Starting with the first line and ending with the line that holds "import Module from 'manifold-3d';", repeat the material exactly.

#####

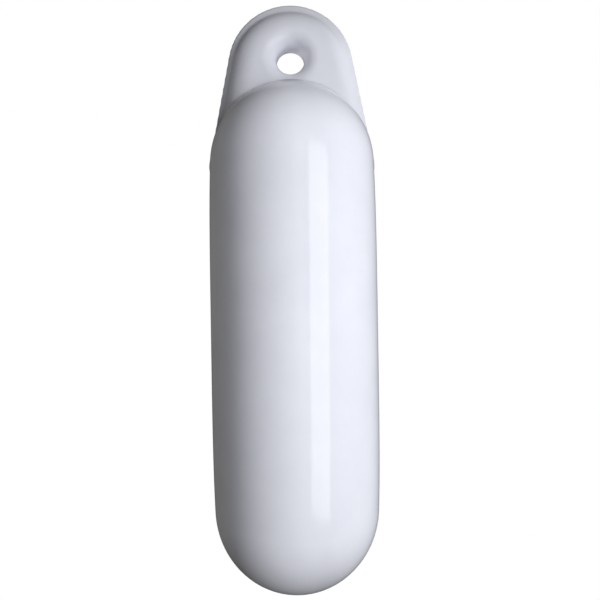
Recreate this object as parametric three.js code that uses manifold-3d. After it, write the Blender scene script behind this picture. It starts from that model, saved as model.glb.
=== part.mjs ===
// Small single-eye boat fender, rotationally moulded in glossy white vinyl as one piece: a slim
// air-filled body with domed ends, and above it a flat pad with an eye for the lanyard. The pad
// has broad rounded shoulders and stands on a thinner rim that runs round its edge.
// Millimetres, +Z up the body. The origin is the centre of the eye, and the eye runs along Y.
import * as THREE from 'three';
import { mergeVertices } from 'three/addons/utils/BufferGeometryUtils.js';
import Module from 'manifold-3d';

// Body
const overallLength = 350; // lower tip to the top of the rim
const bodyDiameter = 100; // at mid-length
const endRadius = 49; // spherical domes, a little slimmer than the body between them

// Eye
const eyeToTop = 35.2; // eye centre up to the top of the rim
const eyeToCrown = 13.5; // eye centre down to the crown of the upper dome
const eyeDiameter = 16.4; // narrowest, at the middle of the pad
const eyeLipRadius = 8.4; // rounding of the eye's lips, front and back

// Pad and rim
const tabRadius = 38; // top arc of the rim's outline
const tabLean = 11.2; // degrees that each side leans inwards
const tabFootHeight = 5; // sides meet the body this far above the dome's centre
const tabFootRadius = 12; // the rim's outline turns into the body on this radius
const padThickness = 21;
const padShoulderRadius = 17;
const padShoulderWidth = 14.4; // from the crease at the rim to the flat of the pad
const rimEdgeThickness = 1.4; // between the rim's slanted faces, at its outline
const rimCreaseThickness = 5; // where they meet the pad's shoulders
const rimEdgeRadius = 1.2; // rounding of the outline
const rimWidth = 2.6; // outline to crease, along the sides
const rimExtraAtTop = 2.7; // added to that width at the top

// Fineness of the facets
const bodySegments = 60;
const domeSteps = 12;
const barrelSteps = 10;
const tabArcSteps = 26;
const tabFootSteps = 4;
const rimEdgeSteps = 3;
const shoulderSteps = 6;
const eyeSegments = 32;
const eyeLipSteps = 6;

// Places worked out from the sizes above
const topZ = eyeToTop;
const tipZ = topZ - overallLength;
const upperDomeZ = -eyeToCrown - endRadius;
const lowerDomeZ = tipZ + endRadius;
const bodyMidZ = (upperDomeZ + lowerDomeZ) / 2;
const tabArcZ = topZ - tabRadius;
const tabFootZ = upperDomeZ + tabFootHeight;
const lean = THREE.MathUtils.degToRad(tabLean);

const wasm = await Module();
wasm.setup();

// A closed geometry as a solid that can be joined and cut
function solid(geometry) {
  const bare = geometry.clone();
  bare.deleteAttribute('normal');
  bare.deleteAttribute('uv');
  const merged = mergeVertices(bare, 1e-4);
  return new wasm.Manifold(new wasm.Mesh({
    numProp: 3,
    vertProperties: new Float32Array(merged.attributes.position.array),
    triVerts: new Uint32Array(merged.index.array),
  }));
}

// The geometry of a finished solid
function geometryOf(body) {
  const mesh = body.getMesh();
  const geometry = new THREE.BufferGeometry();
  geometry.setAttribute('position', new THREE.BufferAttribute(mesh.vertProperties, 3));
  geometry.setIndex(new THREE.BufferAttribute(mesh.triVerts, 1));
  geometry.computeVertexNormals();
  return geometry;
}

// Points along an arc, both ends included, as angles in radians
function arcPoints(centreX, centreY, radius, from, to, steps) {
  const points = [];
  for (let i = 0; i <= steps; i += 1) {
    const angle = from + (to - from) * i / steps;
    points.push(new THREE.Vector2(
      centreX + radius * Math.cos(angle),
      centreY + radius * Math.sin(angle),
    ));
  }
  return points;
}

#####

Task result:
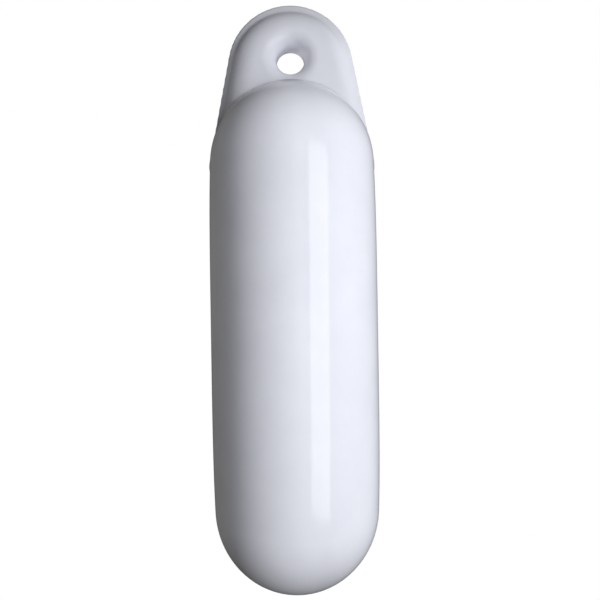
Recreate this object as parametric three.js code that uses manifold-3d. After it, write the Blender scene script behind this picture. It starts from that model, saved as model.glb.
=== part.mjs ===
// Small single-eye boat fender, rotationally moulded in glossy white vinyl as one piece: a slim
// air-filled body with domed ends, and above it a flat pad with an eye for the lanyard. The pad
// has broad rounded shoulders and stands on a thinner rim that runs round its edge.
// Millimetres, +Z up the body. The origin is the centre of the eye, and the eye runs along Y.
import * as THREE from 'three';
import { mergeVertices } from 'three/addons/utils/BufferGeometryUtils.js';
import Module from 'manifold-3d';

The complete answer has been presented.